Si la diversité des situations individuelles interdit toute généralisation, l'étude de l'origine, les modalités d'arrivée en France et le profil des MNA semble indiquer qu'un nombre important d'entre eux correspond davantage à la catégorie des « mandatés » qu'à celle des « exilés » ou des « errants » par exemple, même si ces profils existent également.

Par ailleurs, le nombre de MNA demandeurs d'asile est particulièrement faible en France, (475 sur près de 85 000 demandes en 2016), ce qui semble abonder dans le sens de cette conclusion 23 ( * ) .

Toute réponse à la problématique que représente l'afflux massif de jeunes mineurs doit donc nécessairement avoir pour préalable la lutte contre les filières qui organisent ces arrivées. Cette lutte suppose la coopération des États d'origine des MNA.

Proposition n° 1 : renforcer la lutte contre les filières de passeurs, en coopération av ec les États d'origine des MNA.


* 11 Rapport du groupe de travail sur les modalités de prise en charge des mineurs étrangers isolés sur le territoire français, 2003.

* 12 Igas, mission d'analyse et de proposition sur les conditions d'accueil des mineurs étrangers isolés en France, rapport n° 2005-010, janvier 2005.

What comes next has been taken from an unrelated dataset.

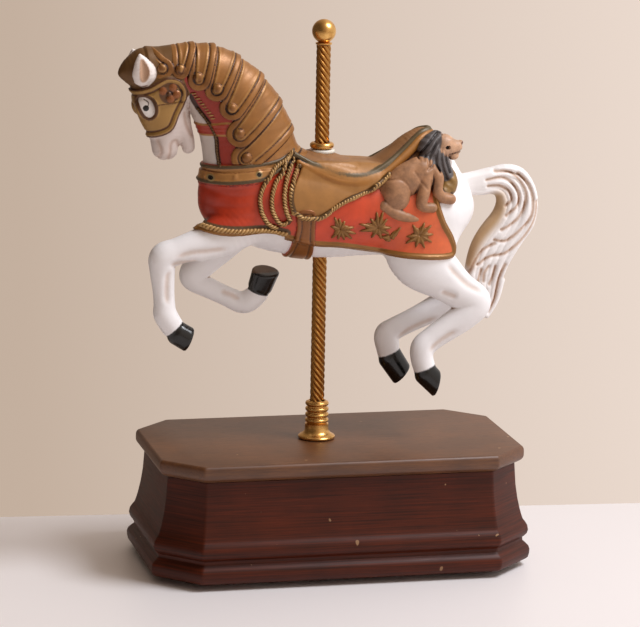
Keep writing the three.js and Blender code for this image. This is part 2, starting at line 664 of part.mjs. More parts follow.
// The little lion that crouches behind the saddle on the near side.
const lionBody = [[21.5, 162.5, -12.5, 6, 4.4], [28, 167.5, -13, 7.2, 5], [35, 171.8, -12.4, 6.4, 4.8], [40, 174.5, -10.6, 5.4, 4.4]];
const lionHaunch = [24.4, 161.8, -15, 5.7, 4, 8.2];
const lionFoot = [[19.5, 156.8, -15, 2.7, 2.6], [26, 154.2, -16, 2.5, 2.4], [33.4, 151, -16, 2.2, 2.2]];
const lionArmLow = [[36, 170.5, -14.4, 3.8, 3.4], [37.2, 163, -16, 2.7, 2.6], [38.4, 157.4, -16.2, 2.6, 2.5], [42.2, 155.6, -15.6, 2.2, 2.2]];
const lionArmUp = [[41.4, 172.6, -13.4, 3, 2.8], [43.4, 166, -14.6, 2.5, 2.4], [46.2, 160.9, -14.4, 2.3, 2.3], [50, 158.5, -13.4, 2.3, 2.3]];
const lionMane = [[43, 184.5, -7.6, 4, 4], [40.6, 179, -9, 6.4, 5.4], [43.6, 173.4, -9.6, 5.2, 4.8], [48.6, 168.6, -9, 2.8, 3]];
const lionSkull = [46.8, 181.6, -8, 5, 4.6, 5];
const lionMuzzle = [[50.4, 180.4, -8, 3.6, 3.4], [53, 180, -8, 2.6, 2.5]];
const lionChin = [51.2, 176.8, -8, 2.4, 2.2, 2];
const lionRock = [[44, 172, -6, 5, 5], [48.5, 166, -8, 4, 5], [44, 160.5, -11, 4, 4], [36, 154.5, -13, 3.4, 3]];

// Leaves on the cloth: middle, size and turn.
const leaves = [[0.4, 148.4, 5, 0.4], [15.2, 149.8, 6, 2.4], [31.6, 145.2, 6, 1.2]];
const leafLobes = 5;

function leaf([cx, cz, size, turn]) {
  const at = (x, z) => {
    const angle = Math.atan2(z - cz, x - cx) + turn;
    return Math.hypot(x - cx, z - cz) - size * (0.62 + 0.38 * Math.cos(leafLobes * angle));
  };
  return { lo: [cx - size, cz - size], hi: [cx + size, cz + size], at };
}

function buildHorse() {
  const clay = new Clay([-98, -22, 69], [95, 21, 231]);
  clay.join(limb(trunk), 1);
  clay.join(limb(neck), 6);
  clay.join([...limb(nearFore), ...limb(farFore)], 4);
  clay.join([...limb(nearHind), ...limb(farHind)], 4);
  clay.join(hooves.map((spec) => hoof(...spec)), 0.6);

  // cloth, breast band, girth and hem wrap the body on both sides
  clay.cover(region(blanketEdge), 0.8);
  clay.emboss(stroke(hem), 2, (away) => 0.8 * clamp(1.7 - away, 0, 1));
  clay.cover(region(bandEdge), 0.8);
  clay.cover(region(girthEdge), 1.1, (x, y, z) => z < 158);

  // saddle
  clay.join([...limb(seat), ...limb(saddleBack)], 1.5);
  clay.cover(region(skirtEdge), 1);
  clay.join([...limb(rim), ...limb(mirrored(rim))], 0.8);

  // neck plates, each standing over the next one back
  const bare = clay.d.slice();
  plates.forEach(([top, end]) => {
    const shape = tongue(top, end);
    const edge = clay.sideMap(shape, 1.5);
    const across = new THREE.Vector2(top[0] - end[0], top[1] - end[1]).normalize();
    const lo = [shape.lo[0], clay.lo[1], Math.max(shape.lo[1], 176)];
    const hi = [Math.min(shape.hi[0], 0), -clay.lo[1], shape.hi[1]];
    clay.visit(lo, hi, 1, (i, x, y, z) => {
      if (bare[i] > 6) return;
      const off = ((x - end[0]) * across.y - (z - end[1]) * across.x) / top[2];
      const thickness = 1 + 0.55 * clamp(off, -1, 1);
      clay.d[i] = Math.min(clay.d[i], softMax(bare[i] - thickness, edge(i), 0.5));
    });
  });
  clay.cover(region(collarEdge), 1);

  // head, mask and ears
  clay.join(limb(head), 3);
  clay.join(limb(chin), 1.6);
  clay.join(limb(peak), 2);
  clay.cover(region(maskEdge), 0.9);
  for (const side of [1, -1]) {
    const turn = side > 0 ? (run) => run : mirrored;
    clay.join(limb(turn(ear)), 0.8);
    clay.carve(limb(turn(earHollow)), 0.8);
    clay.carve([ball(eyeSpot[0], eyeSpot[1], side * -8.6, 4.3, 2.4, 4.8)], 0.6);
    clay.join([ball(eyeSpot[0], eyeSpot[1], side * -5.6, 3.4, 2.2, 4)], 0.6);
    clay.join([ball(rosette[0], rosette[1], side * -8, 4, 1.7, 4)], 0.6);
  }
  clay.carve(limb([[-66.6, 174, 0, 1.1, 9], [-67.2, 179.5, 0, 1.2, 9], [-67.4, 181.6, 0, 0.9, 9]]), 0.8);

  // rivets at the plate ends, studs on the breast band
  const rivets = plates.slice(0, 7).map(([, end]) => [end[0], end[1], 2.3]);
  const studs = [-56.6, -45.6, -36].map((x) => [x, 170.8, 1.4]);
  for (const [cx, cz, r] of [...rivets, ...studs]) {
    const spot = { lo: [cx, cz], hi: [cx, cz], at: (x, z) => Math.hypot(x - cx, z - cz) };
    clay.emboss(spot, r, (away) => 1.3 * clamp(1 - (away / r) ** 2, 0, 1));
  }

  // tail
  clay.join(Array.from({ length: tailLocks }, (_, i) => limb(tailLock(i), 3)).flat(), 1);

  // near side only: ropes, leaves and the lion
  clay.join(ropes.flatMap((run) => limb(run.map((p) => [...p, ropeRadius, ropeRadius]))), 0.6);
  for (const spec of leaves) clay.emboss(leaf(spec), 1, (away) => 0.9 * clamp(-away / 1.2, 0, 1), (x, y) => y < 0);
  clay.join(limb(lionRock), 1.5);
  clay.join(limb(lionBody), 1);
  clay.join([ball(...lionHaunch)], 1);
  clay.join([...limb(lionFoot), ...limb(lionArmLow), ...limb(lionArmUp)], 0.8);
  clay.join(limb(lionMane), 0.8);
  clay.join([ball(...lionSkull), ...limb(lionMuzzle), ball(...lionChin)], 1.2);

  const rough = clay.skin();
  const body = toSolid(toGeometry(thin(rough.points, rough.faces, horseFaces)));
  return fromSolid(body.subtract(upright(poleRadius + gap, bellyZ - 20, backZ + 20, 20))
    .subtract(upright(washerRadius + gap, backZ, backZ + 20, 20)));
}

// Upright cylinder about the pole.
function upright(radius, z0, z1, sides) {
  const geometry = new THREE.CylinderGeometry(radius, radius, z1 - z0, sides);
  geometry.rotateX(Math.PI / 2).translate(poleX, 0, (z0 + z1) / 2);
  return toSolid(geometry);
}

// ---------------------------------------------------------------- brass
function twistedRod(z0, z1) {
  const sides = 2 * poleStarts;
  const courses = [z0];
  const visible = (z) => (z > baseTopZ + ferruleHeight - 3 && z < bellyZ + 3) || z > backZ - 3;
  for (let z = z0 + poleLayer; z < z1 - poleLayer / 2; z += poleLayer) if (visible(z)) courses.push(z);
  courses.push(z1);
  const points = [];
  const faces = [];
  courses.forEach((z) => {
    const turn = (2 * Math.PI * (z - z0)) / poleLead;
    for (let s = 0; s < sides; s++) {
      const r = s % 2 ? poleRadius - poleGroove : poleRadius;
      const angle = turn + (2 * Math.PI * s) / sides;
      points.push([poleX + r * Math.cos(angle), r * Math.sin(angle), z]);
    }
  });
  const low = points.push([poleX, 0, z0]) - 1;
  const high = points.push([poleX, 0, z1]) - 1;
  for (let c = 0; c < courses.length; c++) {
    for (let s = 0; s < sides; s++) {
      const t = (s + 1) % sides;
      const [a, b] = [c * sides + s, c * sides + t];
      if (c === 0) faces.push([low, b, a]);
      if (c === courses.length - 1) faces.push([high, a, b]);
      else faces.push([a, b, b + sides], [a, b + sides, a + sides]);
    }
  }
  return toGeometry({ points, faces });
}

// Turned piece about the pole; the profile runs [radius, z] and closes on itself.
function turned(profile, sides) {
  const line = profile.map(([r, z]) => new THREE.Vector2(r, z));
  const geometry = new THREE.LatheGeometry(line, sides);
  geometry.rotateX(Math.PI / 2);
  geometry.translate(poleX, 0, 0);
  return fromSolid(toSolid(geometry));
}

function ferruleProfile() {
  const z0 = baseTopZ + gap;
  const bore = poleRadius + gap;
  const outer = [
    [ferruleFlange, z0], [ferruleFlange, z0 + 1.1], [ferruleFlange - 1, z0 + 1.7], [ferruleBody + 0.7, z0 + 2.3],
    [ferruleBody, z0 + 3.4], [ferruleBody, z0 + 6.4],
  ];
  const ribs = 4;
  const ribStart = z0 + 6.6;
  const ribPitch = (z0 + ferruleHeight - ribStart) / ribs;
  for (let i = 0; i < ribs; i++) {
    const z = ribStart + i * ribPitch;
    outer.push([ferruleBody - 0.8, z + 0.15 * ribPitch], [ferruleBody - 0.1, z + 0.4 * ribPitch]);
    outer.push([ferruleBody - 0.1, z + 0.8 * ribPitch]);
  }
  outer.push([ferruleBody - 1, z0 + ferruleHeight]);
  return [[bore, z0], ...outer, [bore, z0 + ferruleHeight], [bore, z0]];
}

function ringProfile(z, height, radius, bulge, turns) {
  const bore = poleRadius + gap;
  const line = [[bore, z]];
  for (let i = 0; i <= turns; i++) {
    const a = (Math.PI * i) / turns - Math.PI / 2;
    line.push([radius - bulge + bulge * Math.cos(a), z + height / 2 + (height / 2) * Math.sin(a)]);
  }
  return [...line, [bore, z + height], [bore, z]];
}

function finialGeometry(z0) {
  const line = [new THREE.Vector2(0, z0), new THREE.Vector2(poleRadius + 0.4, z0), new THREE.Vector2(poleRadius + 0.4, z0 + 0.6)];
  const bands = 9;
  const first = Math.asin((z0 + 1.4 - ballZ) / ballRadius);
  for (let i = 0; i <= bands; i++) {
    const a = lerp(first, Math.PI / 2, i / bands);
    line.push(new THREE.Vector2(i === bands ? 0 : ballRadius * Math.cos(a), ballZ + ballRadius * Math.sin(a)));
  }
  const geometry = new THREE.LatheGeometry(line, 16);
  geometry.rotateX(Math.PI / 2);
  geometry.translate(poleX, 0, 0);
  return geometry;
}

// ---------------------------------------------------------------- wooden base
// Stacked octagons: each level is [z, how far it stands out from the top slab].
function octagonStack(levels) {
  const points = [];
  const faces = [];
  for (const [z, out] of levels) {
    const [hx, hy] = [baseLength / 2 + out, baseWidth / 2 + out];
    const c = baseCorner + out * (2 - Math.SQRT2);
    for (const [sx, sy] of [[1, 1], [-1, 1], [-1, -1], [1, -1]]) {
      const pair = [[sx * hx, sy * (hy - c), z], [sx * (hx - c), sy * hy, z]];
      points.push(...(sx * sy > 0 ? pair : pair.reverse()));
    }
  }
  const low = points.push([0, 0, levels[0][0]]) - 1;
  const high = points.push([0, 0, levels[levels.length - 1][0]]) - 1;
  for (let l = 0; l < levels.length; l++) {
    for (let s = 0; s < 8; s++) {
      const [a, b] = [l * 8 + s, l * 8 + ((s + 1) % 8)];
      if (l === 0) faces.push([low, b, a]);
      if (l === levels.length - 1) faces.push([high, a, b]);
      else faces.push([a, b, b + 8], [a, b + 8, a + 8]);
    }
  }
  return toGeometry({ points, faces });
}

const slabBottomZ = baseTopZ - slabThickness;
const caseTopZ = slabBottomZ - gap;
const caseLevels = [
  [footHeight, 1.6], [footHeight + 1, 2.8], [5.4, 3.3], [7.4, 3.4], [8.8, 2.9], [10.4, 1.2], [11.2, 0.4], [12.4, 0.4],
  [13.2, 1.2], [14.4, 2.2], [16, 2.6], [18, 2.2], [19.6, 1.2], [21, 0.2], [25, -1], [30, -2.1], [36, -3],
  [caseTopZ, -slabInset],
];
const slabLevels = [
  [slabBottomZ, -slabInset + 0.4], [slabBottomZ + 0.9, -1.6], [slabBottomZ + 2.2, -0.3], [slabBottomZ + 3.8, 0],
  [baseTopZ - 1.5, -0.1], [baseTopZ - 0.5, -0.5], [baseTopZ, -1.3],
];

function footGeometry() {
  const line = [[0, 0], [footRadius - 0.5, 0], [footRadius, 0.5], [footRadius, footHeight - gap], [0, footHeight - gap]];
  const geometry = new THREE.LatheGeometry(line.map(([r, z]) => new THREE.Vector2(r, z)), 12);
  geometry.rotateX(Math.PI / 2);
  return geometry;
}

// ---------------------------------------------------------------- assembly
const carousel = new THREE.Group();

function place(name, geometry, material, x = 0, y = 0, z = 0) {
  const mesh = new THREE.Mesh(geometry, material);
  mesh.name = name;
  mesh.position.set(x, y, z);
  carousel.add(mesh);
}

place('base_case', octagonStack(caseLevels), paint.wood);
place('base_top', octagonStack(slabLevels), paint.woodTop);
const footX = baseLength / 2 - footInset;
const footY = baseWidth / 2 - footInset;
place('foot_front_left', footGeometry(), paint.rubber, -footX, -footY);
place('foot_front_right', footGeometry(), paint.rubber, footX, -footY);
place('foot_back_left', footGeometry(), paint.rubber, -footX, footY);
place('foot_back_right', footGeometry(), paint.rubber, footX, footY);
place('ferrule', turned(ferruleProfile(), 16), paint.brass);
const collarZ = backZ + washerHeight + 2 * gap;
place('washer', turned(ringProfile(backZ + gap, washerHeight, washerRadius, 0.5, 3), 16), paint.washer);
place('collar', turned(ringProfile(collarZ, collarHeight, collarRadius, 1.3, 6), 16), paint.brass);
place('finial', finialGeometry(ballZ - ballRadius - 0.6), paint.brass);
place('pole', twistedRod(baseTopZ + gap, ballZ - ballRadius - 0.6 - gap), paint.brass);
place('horse', buildHorse(), paint.porcelain);

export default carousel;
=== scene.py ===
# Porcelain carousel horse on a twisted brass pole and a mahogany-stained box base.
# Tables are in millimetres, in the part's own frame, with +Z up and the horse facing -X.
import bpy
import bmesh
import math
import time
from concurrent.futures import ThreadPoolExecutor
import numpy as np
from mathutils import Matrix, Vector


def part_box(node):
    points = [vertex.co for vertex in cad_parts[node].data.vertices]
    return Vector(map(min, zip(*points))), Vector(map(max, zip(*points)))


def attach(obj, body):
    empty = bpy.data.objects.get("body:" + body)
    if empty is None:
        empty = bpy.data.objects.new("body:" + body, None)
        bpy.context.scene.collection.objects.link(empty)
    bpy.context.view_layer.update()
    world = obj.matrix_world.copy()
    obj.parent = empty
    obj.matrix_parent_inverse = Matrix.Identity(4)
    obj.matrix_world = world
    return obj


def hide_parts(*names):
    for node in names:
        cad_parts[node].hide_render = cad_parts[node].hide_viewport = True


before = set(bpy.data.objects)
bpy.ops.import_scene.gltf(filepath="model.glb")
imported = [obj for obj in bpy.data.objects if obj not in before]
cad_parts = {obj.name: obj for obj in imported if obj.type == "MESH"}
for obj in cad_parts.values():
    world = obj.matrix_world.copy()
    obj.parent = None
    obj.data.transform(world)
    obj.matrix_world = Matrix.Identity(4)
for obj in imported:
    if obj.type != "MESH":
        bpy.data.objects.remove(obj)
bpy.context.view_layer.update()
started = time.time()
mm = 0.001
far = 60.0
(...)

* 13 Les mineurs isolés étrangers en France, rapport de Mme Isabelle Debré, parlementaire en mission auprès du Garde des Sceaux, ministre de la justice et des libertés - mai 2010.

* 14 Sur la base des réponses à un questionnaire adressé à 64 conseils généraux.

* 15 L'ADF estimait à 4 000 le nombre de mineurs pris en charge par les départements tandis que estimations des acteurs associatifs sur le nombre de MIE présents sur le territoire allaient jusqu'à 8 000.

* 16 Cf. infra.

* 17 À titre d'exemple, il n'y avait que 73 mineurs parmi les 3 880 personnes prises en chargé à l'issue de l'évacuation du campement dit « Stalingrad » à Paris, le 4 novembre 2016.

* 18 Circulaire du 1 er novembre 2016 de Monsieur le garde des sceaux, ministre de la justice, relative à la mise en oeuvre exceptionnelle d'un dispositif national d'orientation des mineurs non accompagnés dans le cadre des opérations de démantèlement de la lande de Calais, NOR : JUSD1631761C.

* 19 La présence de jeunes marocains dans le quartier de la Goutte-d'Or, à Paris, a ainsi été fortement médiatisée en mars 2017.

* 20 Lorsque la minorité alléguée n'est pas remise en cause, l'âge retenu est celui déclaré par le mineur. Il est donc possible que l'âge réel soit supérieur.

* 21 Source : rapport annuel d'activité de la MMNA.

* 22 Angelina Étiemble et Omar Zanna, Des typologies pour faire connaissance avec les mineurs isolés étrangers et mieux les accompagner, juin 2013. Cette étude actualise une étude précédente de A. Etiemble pour la direction de la population et des migrations réalisée en 2002 ( Les mineurs isolés étrangers en France, évaluation quantitative de la population accueillie à l'aide sociale à l'enfance , 2002).

* 23 Le faible nombre de demandes d'asile par des MNA peut en partie s'expliquer par le fait qu'une telle démarche n'est pas nécessaire pour accéder à la protection de l'ASE. Toutefois, la France n'enregistre qu'environ 1 % des demandes d'asile de MNA dans l'UE, alors qu'elle enregistre 6 % des demandes d'asile, selon les données d'Eurostat.